Set problem → Quote only the part that opens with the line containing "before = set(bpy.data.objects)" and closes with the line containing "FILM = 36.0". Keep both of those lines.

#####

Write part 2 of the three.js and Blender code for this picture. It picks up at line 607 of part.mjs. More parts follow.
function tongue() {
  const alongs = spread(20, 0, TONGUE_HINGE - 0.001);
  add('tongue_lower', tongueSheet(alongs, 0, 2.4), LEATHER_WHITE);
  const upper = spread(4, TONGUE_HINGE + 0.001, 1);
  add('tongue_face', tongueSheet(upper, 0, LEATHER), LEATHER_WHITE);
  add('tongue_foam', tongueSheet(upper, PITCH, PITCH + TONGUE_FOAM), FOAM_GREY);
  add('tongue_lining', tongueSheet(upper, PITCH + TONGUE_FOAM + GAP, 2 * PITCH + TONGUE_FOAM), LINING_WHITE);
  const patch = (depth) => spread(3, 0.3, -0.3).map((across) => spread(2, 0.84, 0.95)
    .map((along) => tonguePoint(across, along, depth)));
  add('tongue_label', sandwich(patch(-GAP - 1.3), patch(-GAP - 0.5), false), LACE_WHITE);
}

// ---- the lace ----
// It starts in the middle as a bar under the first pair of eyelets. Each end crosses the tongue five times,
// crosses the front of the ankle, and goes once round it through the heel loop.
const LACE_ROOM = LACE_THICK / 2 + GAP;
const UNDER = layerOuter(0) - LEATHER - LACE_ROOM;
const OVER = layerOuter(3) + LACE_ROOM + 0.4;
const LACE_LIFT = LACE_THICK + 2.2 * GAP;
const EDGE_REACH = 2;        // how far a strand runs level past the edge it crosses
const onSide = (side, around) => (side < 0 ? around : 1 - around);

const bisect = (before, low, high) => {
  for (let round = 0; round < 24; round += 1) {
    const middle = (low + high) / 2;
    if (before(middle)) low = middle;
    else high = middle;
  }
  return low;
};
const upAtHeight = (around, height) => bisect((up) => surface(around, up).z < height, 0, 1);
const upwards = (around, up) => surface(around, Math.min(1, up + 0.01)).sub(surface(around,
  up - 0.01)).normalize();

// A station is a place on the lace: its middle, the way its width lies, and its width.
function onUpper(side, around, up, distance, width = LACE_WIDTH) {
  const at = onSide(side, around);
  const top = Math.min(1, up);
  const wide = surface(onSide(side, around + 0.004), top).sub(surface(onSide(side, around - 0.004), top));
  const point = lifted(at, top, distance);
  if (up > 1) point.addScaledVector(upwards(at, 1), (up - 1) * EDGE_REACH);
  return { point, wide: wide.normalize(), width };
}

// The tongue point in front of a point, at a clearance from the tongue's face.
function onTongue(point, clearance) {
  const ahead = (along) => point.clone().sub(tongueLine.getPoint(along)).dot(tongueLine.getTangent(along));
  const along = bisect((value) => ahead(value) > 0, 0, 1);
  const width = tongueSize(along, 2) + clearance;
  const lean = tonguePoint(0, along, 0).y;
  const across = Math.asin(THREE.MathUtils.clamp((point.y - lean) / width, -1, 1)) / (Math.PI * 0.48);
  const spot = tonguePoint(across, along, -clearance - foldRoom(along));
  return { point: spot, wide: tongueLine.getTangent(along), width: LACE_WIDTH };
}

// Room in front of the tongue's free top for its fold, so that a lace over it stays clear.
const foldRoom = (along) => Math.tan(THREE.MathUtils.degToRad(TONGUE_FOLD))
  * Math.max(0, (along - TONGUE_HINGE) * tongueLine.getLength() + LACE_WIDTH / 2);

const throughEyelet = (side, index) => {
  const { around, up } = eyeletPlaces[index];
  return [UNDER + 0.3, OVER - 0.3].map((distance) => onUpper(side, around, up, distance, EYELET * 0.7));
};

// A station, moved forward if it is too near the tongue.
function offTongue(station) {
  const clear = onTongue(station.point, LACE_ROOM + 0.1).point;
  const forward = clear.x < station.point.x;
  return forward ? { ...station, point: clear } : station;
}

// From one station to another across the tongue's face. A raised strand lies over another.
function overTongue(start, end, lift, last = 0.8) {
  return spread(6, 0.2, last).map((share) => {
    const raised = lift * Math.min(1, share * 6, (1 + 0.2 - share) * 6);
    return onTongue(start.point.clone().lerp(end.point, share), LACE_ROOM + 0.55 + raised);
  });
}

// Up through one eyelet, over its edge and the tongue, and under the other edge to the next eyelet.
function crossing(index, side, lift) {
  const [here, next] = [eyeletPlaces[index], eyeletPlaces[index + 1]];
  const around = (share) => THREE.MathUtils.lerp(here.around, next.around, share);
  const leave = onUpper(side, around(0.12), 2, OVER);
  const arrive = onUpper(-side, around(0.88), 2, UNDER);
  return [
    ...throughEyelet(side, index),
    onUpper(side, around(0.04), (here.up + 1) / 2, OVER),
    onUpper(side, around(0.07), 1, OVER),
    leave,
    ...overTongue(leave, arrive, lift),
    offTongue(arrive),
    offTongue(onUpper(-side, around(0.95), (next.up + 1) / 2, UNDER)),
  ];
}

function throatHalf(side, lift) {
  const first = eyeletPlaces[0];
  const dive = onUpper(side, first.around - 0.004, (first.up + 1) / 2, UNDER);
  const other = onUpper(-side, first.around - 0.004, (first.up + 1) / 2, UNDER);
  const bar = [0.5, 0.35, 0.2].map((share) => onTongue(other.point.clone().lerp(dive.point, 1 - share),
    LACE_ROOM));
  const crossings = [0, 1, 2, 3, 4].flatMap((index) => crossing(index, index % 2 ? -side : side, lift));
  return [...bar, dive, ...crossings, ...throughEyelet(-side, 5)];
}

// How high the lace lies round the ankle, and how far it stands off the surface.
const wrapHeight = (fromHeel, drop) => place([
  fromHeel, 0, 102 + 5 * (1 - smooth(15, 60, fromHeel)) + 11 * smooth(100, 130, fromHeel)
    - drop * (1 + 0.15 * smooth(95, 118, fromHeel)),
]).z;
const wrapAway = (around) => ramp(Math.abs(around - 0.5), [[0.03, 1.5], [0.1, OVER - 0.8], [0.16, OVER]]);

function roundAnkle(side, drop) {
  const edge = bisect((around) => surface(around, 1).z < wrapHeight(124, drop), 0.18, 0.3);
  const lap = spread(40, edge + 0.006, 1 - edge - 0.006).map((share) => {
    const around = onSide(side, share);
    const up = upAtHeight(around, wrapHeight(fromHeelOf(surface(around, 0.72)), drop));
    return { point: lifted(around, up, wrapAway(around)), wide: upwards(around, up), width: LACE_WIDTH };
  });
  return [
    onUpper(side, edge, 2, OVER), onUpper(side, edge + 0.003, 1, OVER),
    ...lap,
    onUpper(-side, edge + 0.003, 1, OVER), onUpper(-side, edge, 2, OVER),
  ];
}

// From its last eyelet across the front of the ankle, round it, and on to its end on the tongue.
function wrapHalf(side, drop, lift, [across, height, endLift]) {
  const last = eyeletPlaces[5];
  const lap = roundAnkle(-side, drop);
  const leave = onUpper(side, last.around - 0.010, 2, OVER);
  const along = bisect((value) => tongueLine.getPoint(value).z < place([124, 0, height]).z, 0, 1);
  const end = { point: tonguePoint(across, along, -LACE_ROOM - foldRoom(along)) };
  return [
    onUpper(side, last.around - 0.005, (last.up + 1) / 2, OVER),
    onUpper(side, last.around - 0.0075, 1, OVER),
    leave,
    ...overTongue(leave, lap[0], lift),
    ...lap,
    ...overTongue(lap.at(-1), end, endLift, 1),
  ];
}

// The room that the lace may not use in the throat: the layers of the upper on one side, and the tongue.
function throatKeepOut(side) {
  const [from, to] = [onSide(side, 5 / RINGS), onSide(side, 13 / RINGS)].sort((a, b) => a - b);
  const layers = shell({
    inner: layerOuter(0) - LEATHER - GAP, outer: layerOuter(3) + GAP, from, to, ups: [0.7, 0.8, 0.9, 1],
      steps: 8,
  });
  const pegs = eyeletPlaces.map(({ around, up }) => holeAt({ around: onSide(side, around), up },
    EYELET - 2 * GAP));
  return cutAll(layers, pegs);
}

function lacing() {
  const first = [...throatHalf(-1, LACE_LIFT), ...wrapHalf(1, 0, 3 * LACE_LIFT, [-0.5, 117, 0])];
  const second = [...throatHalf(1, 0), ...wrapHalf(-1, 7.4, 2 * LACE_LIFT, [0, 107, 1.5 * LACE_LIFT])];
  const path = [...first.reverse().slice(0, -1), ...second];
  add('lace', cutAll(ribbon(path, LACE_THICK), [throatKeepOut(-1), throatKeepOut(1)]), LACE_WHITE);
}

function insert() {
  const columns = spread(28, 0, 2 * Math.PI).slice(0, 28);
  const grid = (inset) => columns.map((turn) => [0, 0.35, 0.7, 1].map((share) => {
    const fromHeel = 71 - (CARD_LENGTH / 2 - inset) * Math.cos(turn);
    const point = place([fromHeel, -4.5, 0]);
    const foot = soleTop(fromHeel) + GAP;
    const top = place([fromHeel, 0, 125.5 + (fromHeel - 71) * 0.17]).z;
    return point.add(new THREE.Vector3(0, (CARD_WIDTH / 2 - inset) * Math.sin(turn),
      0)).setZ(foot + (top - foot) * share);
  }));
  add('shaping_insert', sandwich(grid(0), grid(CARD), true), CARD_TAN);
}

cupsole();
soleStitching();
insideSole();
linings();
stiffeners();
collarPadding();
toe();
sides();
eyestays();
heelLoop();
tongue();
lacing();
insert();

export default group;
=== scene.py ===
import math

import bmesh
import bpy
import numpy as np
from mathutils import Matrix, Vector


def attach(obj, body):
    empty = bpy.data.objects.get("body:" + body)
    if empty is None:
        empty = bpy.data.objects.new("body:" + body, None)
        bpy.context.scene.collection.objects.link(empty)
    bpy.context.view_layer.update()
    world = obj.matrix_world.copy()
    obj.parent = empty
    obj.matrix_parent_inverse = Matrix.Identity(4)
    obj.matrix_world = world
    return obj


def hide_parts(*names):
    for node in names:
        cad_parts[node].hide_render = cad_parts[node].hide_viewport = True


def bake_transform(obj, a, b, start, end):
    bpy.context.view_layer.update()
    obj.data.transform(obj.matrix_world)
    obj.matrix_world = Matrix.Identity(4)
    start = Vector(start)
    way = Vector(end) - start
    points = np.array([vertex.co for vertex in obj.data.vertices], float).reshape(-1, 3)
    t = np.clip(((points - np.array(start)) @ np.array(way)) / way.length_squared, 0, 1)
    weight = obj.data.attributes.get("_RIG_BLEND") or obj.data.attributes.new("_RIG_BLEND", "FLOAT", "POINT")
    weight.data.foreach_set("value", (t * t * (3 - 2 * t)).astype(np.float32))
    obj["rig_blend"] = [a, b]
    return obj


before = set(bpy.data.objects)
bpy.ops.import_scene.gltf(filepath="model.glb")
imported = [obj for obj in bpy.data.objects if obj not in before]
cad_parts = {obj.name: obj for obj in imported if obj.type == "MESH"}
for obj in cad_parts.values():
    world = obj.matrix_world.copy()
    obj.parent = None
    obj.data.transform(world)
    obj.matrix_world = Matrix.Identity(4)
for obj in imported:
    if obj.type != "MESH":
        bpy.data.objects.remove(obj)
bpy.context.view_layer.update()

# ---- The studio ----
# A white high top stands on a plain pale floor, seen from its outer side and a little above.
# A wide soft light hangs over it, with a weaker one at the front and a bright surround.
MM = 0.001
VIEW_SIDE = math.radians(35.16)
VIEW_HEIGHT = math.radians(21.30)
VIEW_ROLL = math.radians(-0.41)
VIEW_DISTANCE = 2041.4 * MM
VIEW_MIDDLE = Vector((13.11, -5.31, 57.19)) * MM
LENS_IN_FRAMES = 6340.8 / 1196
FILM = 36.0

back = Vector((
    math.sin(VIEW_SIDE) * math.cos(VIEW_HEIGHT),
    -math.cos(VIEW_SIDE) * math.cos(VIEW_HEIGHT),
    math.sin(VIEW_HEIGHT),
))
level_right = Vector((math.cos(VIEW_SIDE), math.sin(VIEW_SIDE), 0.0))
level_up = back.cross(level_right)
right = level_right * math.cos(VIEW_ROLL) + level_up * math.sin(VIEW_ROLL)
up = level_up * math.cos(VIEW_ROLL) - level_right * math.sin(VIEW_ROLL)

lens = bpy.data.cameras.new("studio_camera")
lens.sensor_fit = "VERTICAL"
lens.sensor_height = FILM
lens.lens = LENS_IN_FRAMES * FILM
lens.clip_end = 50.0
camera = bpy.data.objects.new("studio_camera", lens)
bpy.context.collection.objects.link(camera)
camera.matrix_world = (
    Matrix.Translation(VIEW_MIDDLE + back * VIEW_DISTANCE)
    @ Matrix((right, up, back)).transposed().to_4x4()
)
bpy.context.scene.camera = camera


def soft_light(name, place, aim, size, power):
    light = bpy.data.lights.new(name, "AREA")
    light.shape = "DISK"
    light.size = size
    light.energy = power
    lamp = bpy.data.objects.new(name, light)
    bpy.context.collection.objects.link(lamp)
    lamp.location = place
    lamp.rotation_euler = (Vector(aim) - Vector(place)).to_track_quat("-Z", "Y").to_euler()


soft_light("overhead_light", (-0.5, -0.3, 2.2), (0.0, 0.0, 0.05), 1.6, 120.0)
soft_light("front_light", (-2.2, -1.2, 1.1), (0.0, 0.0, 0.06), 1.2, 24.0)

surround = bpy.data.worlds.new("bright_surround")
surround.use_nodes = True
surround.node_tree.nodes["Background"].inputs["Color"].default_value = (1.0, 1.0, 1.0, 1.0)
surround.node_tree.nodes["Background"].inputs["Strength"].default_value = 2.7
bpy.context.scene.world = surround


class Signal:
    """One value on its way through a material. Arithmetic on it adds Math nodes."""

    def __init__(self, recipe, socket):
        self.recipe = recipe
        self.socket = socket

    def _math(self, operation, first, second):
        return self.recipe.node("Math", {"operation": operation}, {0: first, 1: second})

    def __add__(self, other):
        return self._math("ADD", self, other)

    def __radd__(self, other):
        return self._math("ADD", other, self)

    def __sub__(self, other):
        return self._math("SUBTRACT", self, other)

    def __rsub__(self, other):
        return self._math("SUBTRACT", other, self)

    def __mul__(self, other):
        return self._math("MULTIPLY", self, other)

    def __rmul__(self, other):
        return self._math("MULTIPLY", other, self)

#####

Reply →
before = set(bpy.data.objects)
bpy.ops.import_scene.gltf(filepath="model.glb")
imported = [obj for obj in bpy.data.objects if obj not in before]
cad_parts = {obj.name: obj for obj in imported if obj.type == "MESH"}
for obj in cad_parts.values():
    world = obj.matrix_world.copy()
    obj.parent = None
    obj.data.transform(world)
    obj.matrix_world = Matrix.Identity(4)
for obj in imported:
    if obj.type != "MESH":
        bpy.data.objects.remove(obj)
bpy.context.view_layer.update()

# ---- The studio ----
# A white high top stands on a plain pale floor, seen from its outer side and a little above.
# A wide soft light hangs over it, with a weaker one at the front and a bright surround.
MM = 0.001
VIEW_SIDE = math.radians(35.16)
VIEW_HEIGHT = math.radians(21.30)
VIEW_ROLL = math.radians(-0.41)
VIEW_DISTANCE = 2041.4 * MM
VIEW_MIDDLE = Vector((13.11, -5.31, 57.19)) * MM
LENS_IN_FRAMES = 6340.8 / 1196
FILM = 36.0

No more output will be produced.